I'm concerned that ground noise could make those "fingers" good antennas and produce unwanted EMI.

Absolutely correct.

Answer 2

is whether "fingers" A, B, D and E should be removed or perhaps they contribute to reducing crosstalk between the tracks.

They should be removed because as is they do not really help and quite possibly, will make things worse.

Your concern appear to be crosstalk. So lets talk about that for a second.

Crosstalk is when the feilds (either electric or magnetic) from one signal (trace) interact or intersect another signal (trace).

This is what a typical signals look like in the "feilds" view.

You combat crosstalk in a few ways.

1. Reduce the rise time. \$ Crosstalk \propto \frac{dv}{dt} \$ so by reducing the rise time of your signal, you are in effect reducing the dv/dt which then reduces crosstalk.

2. Move your signals farther apart. Doing this will reduce the interaction/intersection of the fields from the aggressor to the victim. The feilds are still there, but you are just tip toeing around it.

3. Bring your reference plane closer. The fields are looking are looking for their reference place. That is the path of least impedance for it. The feild lines spread out as far enough as it needs to find its low impedance path. If you bring the plane closer, its coupled much tighter.

Now if you have a 2 layer board and you cannot make the board thinner (to bring the two layers closer together), then you are left with options #1 and #2. However, you can "kind of-sort-of" implement option #3 on a 2 layer board by routing a ground trace in parallel with the signal for the entire length of the signal. The feilds are going to be there, so why not control which "signal" the fields interact with.
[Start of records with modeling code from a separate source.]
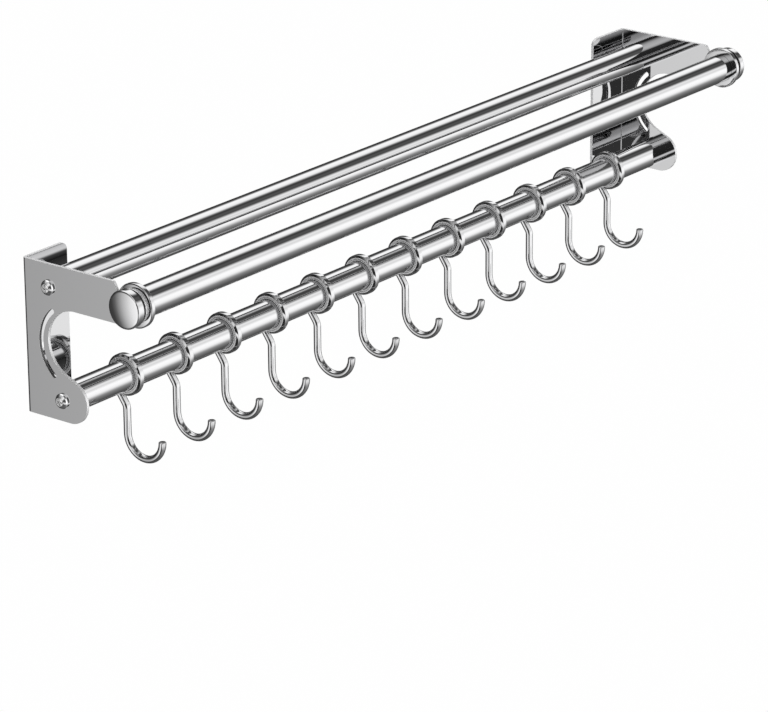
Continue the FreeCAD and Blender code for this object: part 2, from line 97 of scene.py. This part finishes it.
def finish_shape(shape, name, material, node, sharp=32):
    """Turns a shape into a finished piece that rides on its CAD node's body and stands for that node."""
    bmesh.ops.remove_doubles(shape, verts=shape.verts, dist=1e-7)
    bmesh.ops.recalc_face_normals(shape, faces=shape.faces)
    for face in shape.faces:
        face.smooth = True
    for edge in shape.edges:
        edge.smooth = edge.calc_face_angle(0) < math.radians(sharp)
    mesh = bpy.data.meshes.new(name)
    shape.to_mesh(mesh)
    shape.free()
    mesh.materials.append(material)
    piece = bpy.data.objects.new(name, mesh)
    bpy.context.scene.collection.objects.link(piece)
    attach(piece, frame["nodes"][node]["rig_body"])
    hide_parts(node)
    return piece


def turned(shape, outline, axis, steps=96):
    """Spins a closed outline of (x, radius) points round an X axis that passes through axis (y, z)."""
    y, z = axis
    corners = [shape.verts.new((x, y, z + radius)) for x, radius in outline]
    edges = [shape.edges.new(pair) for pair in zip(corners, corners[1:] + corners[:1])]
    bmesh.ops.spin(shape, geom=corners + edges, cent=(0, y, z), axis=(1, 0, 0), angle=2 * math.pi,
                   steps=steps, use_merge=True, use_duplicate=False)


def off_axis(point, axis):
    """How far a point is from an X axis that passes through axis (y, z)."""
    return math.hypot(point.y - axis[0], point.z - axis[1])


def swept_arc(shape, face, centre, angle, steps):
    """Carries the end face round an X axis through centre (x, y, z) and returns the new end face."""
    swept = bmesh.ops.spin(shape, geom=[face], cent=centre, axis=(1, 0, 0), angle=math.radians(angle),
                           steps=steps, use_duplicate=False)
    ends = [part for part in swept["geom_last"] if isinstance(part, bmesh.types.BMFace)]
    return ends[0]


def drawn_out(shape, face, way):
    """Extrudes the end face along way and returns the new end face."""
    drawn = bmesh.ops.extrude_face_region(shape, geom=[face])
    ends = [part for part in drawn["geom"] if isinstance(part, bmesh.types.BMFace)]
    bmesh.ops.translate(shape, verts=ends[0].verts, vec=way)
    if face.is_valid:
        bmesh.ops.delete(shape, geom=[face], context="FACES_ONLY")
    return ends[0]


# Materials

def new_material(name, colour, metallic, roughness):
    material = bpy.data.materials.new(name)
    material.use_nodes = True
    shader = material.node_tree.nodes["Principled BSDF"]
    shader.inputs["Base Color"].default_value = (*colour, 1)
    shader.inputs["Metallic"].default_value = metallic
    shader.inputs["Roughness"].default_value = roughness
    return material, material.node_tree, shader


def add(tree, kind, **settings):
    node = tree.nodes.new(kind)
    for name, setting in settings.items():
        setattr(node, name, setting)
    return node


def grain(tree, scale, detail, stretch=(1, 1, 1)):
    """Noise on Object coordinates, stretched along the way a surface was worked."""
    place = add(tree, "ShaderNodeTexCoord")
    mapping = add(tree, "ShaderNodeMapping")
    mapping.inputs["Scale"].default_value = stretch
    noise = add(tree, "ShaderNodeTexNoise")
    noise.inputs["Scale"].default_value = scale
    noise.inputs["Detail"].default_value = detail
    tree.links.new(place.outputs["Object"], mapping.inputs["Vector"])
    tree.links.new(mapping.outputs["Vector"], noise.inputs["Vector"])
    return noise.outputs["Fac"]


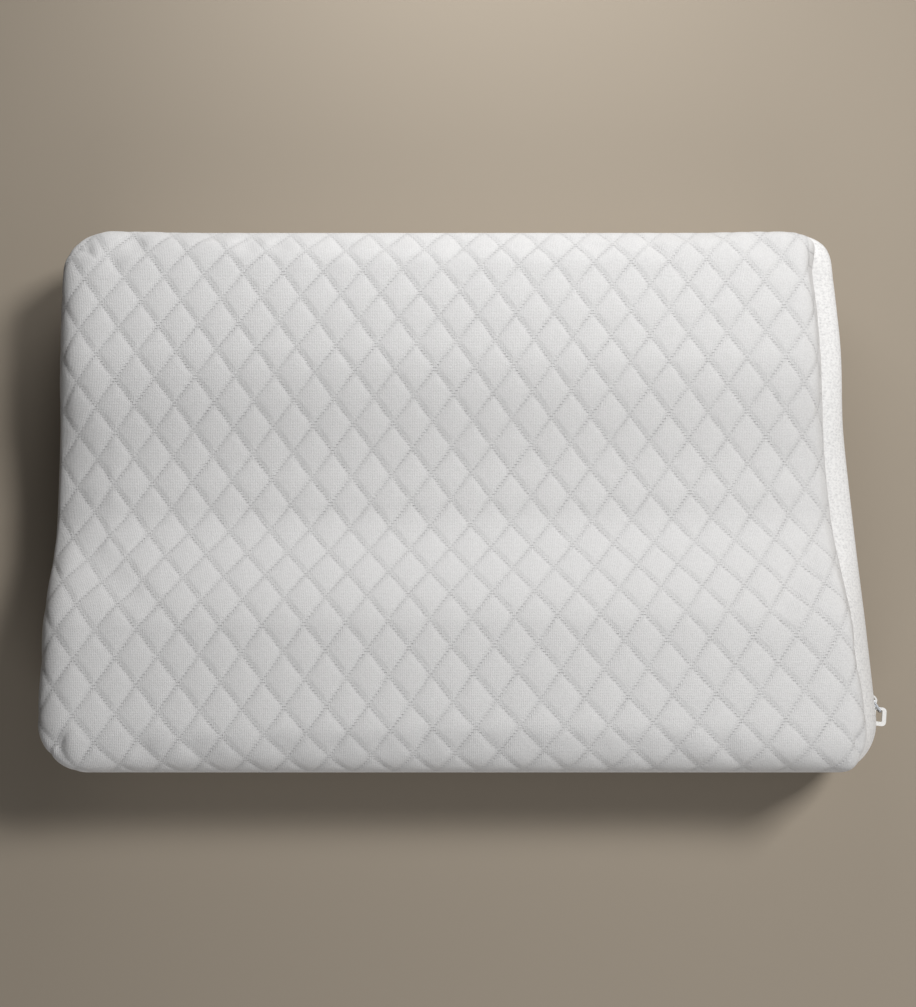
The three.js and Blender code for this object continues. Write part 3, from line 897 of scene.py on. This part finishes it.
FLOOR_REACH = 6.0
FLOOR_DROP = 0.0005
FLOOR_COLOUR = (0.37, 0.32, 0.26)
CAMERA_PLACE = (0, -0.149, 1.073)
CAMERA_TILT = math.radians(8)


def floor():
    mesh = bpy.data.meshes.new("floor")
    corners = [(x * FLOOR_REACH, y * FLOOR_REACH, 0) for x, y in ((-1, -1), (1, -1), (1, 1), (-1, 1))]
    mesh.from_pydata(corners, [], [(0, 1, 2, 3)])
    made = bpy.data.objects.new("floor", mesh)
    made.location.z = -FLOOR_DROP
    bpy.context.scene.collection.objects.link(made)
    recipe = Recipe("floor", FLOOR_COLOUR, 0.9, Specular_IOR_Level=0.1)
    made.data.materials.append(recipe.material)


def area_light(name, place, target, size, power, colour):
    data = bpy.data.lights.new(name, "AREA")
    data.size = size
    data.energy = power
    data.color = colour
    made = bpy.data.objects.new(name, data)
    made.location = place
    made.rotation_euler = (Vector(target) - Vector(place)).to_track_quat("-Z", "Y").to_euler()
    bpy.context.scene.collection.objects.link(made)


def lighting():
    world = bpy.data.worlds.new("soft_room")
    world.use_nodes = True
    background = world.node_tree.nodes["Background"]
    background.inputs["Color"].default_value = (1.0, 0.99, 0.98, 1)
    background.inputs["Strength"].default_value = 0.06
    bpy.context.scene.world = world
    area_light("key", (0.85, 0.5, 1.45), (0, 0, 0.05), 0.4, 21.0, (1.0, 0.985, 0.96))
    area_light("back_glow", (0.0, 0.6, 0.32), (0, 0.1, 0.08), 0.4, 1.6, (1.0, 1.0, 1.0))
    area_light("front_fill", (0.1, -1.1, 0.6), (0, 0, 0.08), 0.8, 4.0, (1.0, 1.0, 1.0))
    bpy.context.scene.view_settings.view_transform = "Standard"


def camera():
    data = bpy.data.cameras.new("camera")
    data.lens = 50
    data.sensor_width = 36
    made = bpy.data.objects.new("camera", data)
    made.location = CAMERA_PLACE
    made.rotation_euler = (CAMERA_TILT, 0, 0)
    data.clip_start = 0.01
    bpy.context.scene.collection.objects.link(made)
    bpy.context.scene.camera = made


floor()
lighting()
camera()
This is what you were trying to do with the ground pour on the top layer. In order for it to be effective, it needs to be for the entire length (or as close as possible) of the signal (basically following it like a shadow). So fingers A, B, D, E are ineffective and can possibly make things worse by being a patch antenna, but C is the only somewhat alright one, in my opinion. It's not completely effective for the signal, but it won't make things worse.